A critical factor for approval is that the parish can show it has the money to complete the projects. That raises interesting questions that could bring these two funding programs together.
Can a parish use GOMESA money to build a RESTORE project? And if so, is the reimbursement money still subject to the GOMESA rules? Or does it go into a parish’s general fund, available for any purpose?
A spokesman for Interior Department said his agency had no answers yet.
Davis said coastal parishes facing tough budgetary times due to the collapse of oil prices could be tempted to convert millions from a GOMESA disbursement to relieve some of those problems.

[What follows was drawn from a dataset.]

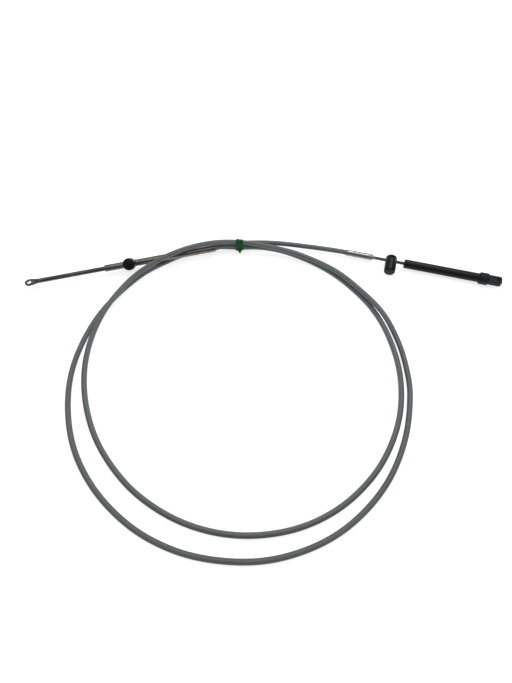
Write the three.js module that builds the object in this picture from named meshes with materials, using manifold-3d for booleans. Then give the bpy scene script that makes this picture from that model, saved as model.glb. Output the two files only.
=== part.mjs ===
// A throttle and shift cable for a boat: a push-pull cable lying in two loose loops, tied at the top.
// Millimetres, +Z up, the floor at Z = 0. X runs from the control end to the engine end.
import * as THREE from "three";
import { mergeVertices } from "three/addons/utils/BufferGeometryUtils.js";
import Module from "manifold-3d";

// Fits: the gap between pieces that touch, and the extra radius of a round bore over what is in it.
const GAP = 0.3;
const BORE_CLEARANCE = 0.3;

// Conduit and the wire inside it
const CONDUIT_DIAMETER = 7.1;
const CORE_DIAMETER = 2.6;
const CONDUIT_STEPS = 84;
const CONDUIT_END_STEPS = 6;
const CONDUIT_END_STEP = 12;
const CONDUIT_SIDES = 10;
const CORE_SIDES = 8;
const CONDUIT_LEAD = 10;

// Control end: hub sleeve, support tube, rod with its eye, and barrel
const CONTROL_HUB_DIAMETER = 9.7;
const CONTROL_HUB_LENGTH = 22;
const CONTROL_CONDUIT_SEAT = 17;
const SUPPORT_TUBE_DIAMETER = 9.5;
const SUPPORT_TUBE_LENGTH = 137.6;
const SUPPORT_TUBE_CHAMFER = 0.6;
const CONTROL_ROD_DIAMETER = 6.35;
const CONTROL_ROD_OUT = 106.1;
const CONTROL_ROD_HIDDEN = 60;
const CONTROL_ROD_BORE_DEPTH = 95;
const CORE_IN_ROD = 20;
const EYE_WIDTH = 11.8;
const EYE_THICKNESS = 3.2;
const EYE_HOLE_DIAMETER = 6.4;
const EYE_NECK = 14;
const EYE_ROOT = 5;
const CONTROL_BARREL_AT = 124;
const CONTROL_BARREL_TILT = 41;

// Engine end: hub sleeve, threaded tube, barrel, inner rod, guide sleeve and end fitting
const ENGINE_HUB_DIAMETER = 8.7;
const ENGINE_HUB_LENGTH = 40;
const ENGINE_HUB_NOSE_DIAMETER = 6.9;
const ENGINE_HUB_NOSE_LENGTH = 2;
const ENGINE_CONDUIT_SEAT = 28;
const HUB_WEB = 1.2;
const THREADED_TUBE_DIAMETER = 4.9;
const THREADED_TUBE_WALL = 0.6;
const THREADED_TUBE_IN_GUIDE = 85;
const ENGINE_BARREL_AT = 65.8;
const ENGINE_BARREL_TILT = 90;
const GUIDE_AT = 84.5;
const GUIDE_LENGTH = 112;
const GUIDE_DIAMETER = 12.7;
const GUIDE_CHAMFER = 1;
const ENGINE_ROD_DIAMETER = 3;
const ENGINE_ROD_IN_TUBE = 80;
const ENGINE_ROD_SEAT = 14;
const CORE_TO_ROD = 7;
const COLLAR_DIAMETER = 17;
const COLLAR_LENGTH = 13;
const COLLAR_CHAMFER = 1.6;
const COLLAR_SOCKET = 6.5;
const TONGUE_LENGTH = 18;
const TONGUE_WIDTH = 12.6;
const TONGUE_THICKNESS = 7.6;
const TONGUE_CORNER = 2.5;
const PIN_HOLE_DIAMETER = 6.2;
const PIN_HOLE_FROM_TIP = 5.8;

// Both barrels are of one length, and stand on their tubes in the same way
const CONTROL_BARREL_DIAMETER = 17;
const ENGINE_BARREL_DIAMETER = 15.9;
const BARREL_LENGTH = 28;
const BARREL_SHORT_END = 7;
const BARREL_CHAMFER = 1.4;
const BARREL_SLOT_WIDTH = 3.6;
const BARREL_SLOT_FROM = -5.7;
const BARREL_SLOT_TO = 4.9;
const BARREL_SLOT_DEPTH = 1.8;

// Twist tie round the three strands
const TIE_AT = -34.5;
const TIE_WIDTH = 10.5;
const TIE_THICKNESS = 1.3;
const TIE_GAP = 1.1;
const TIE_TAIL_LENGTH = 6.5;
const TIE_TAIL_DIAMETER = 3;

// Facets of the round pieces
const TUBE_SIDES = 24;
const BARREL_SIDES = 32;

// Where the conduit goes into each hub, and which way that end points: yaw about Z, pitch above the floor
const CONTROL_END = { at: [-70.9, 204.4, 13.1], yaw: -167.1, pitch: -0.76 };
const ENGINE_END = { at: [120.9, 200.9, 7.8], yaw: -14.3, pitch: 0.29 };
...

“Our view would be those funds should still be dedicated to the purposes for which Congress intended when it passed GOMESA,” he said. “But right now there is no guidance in the law.
“And, as we know, smart lawyers can make persuasive arguments and find wiggle room in almost any law.
“So, while we’re generally happy with the rules governing these funds – and we’re happy they are coming – we think there are still a lot of question to be answered to make this work for the coast in the best possible way.”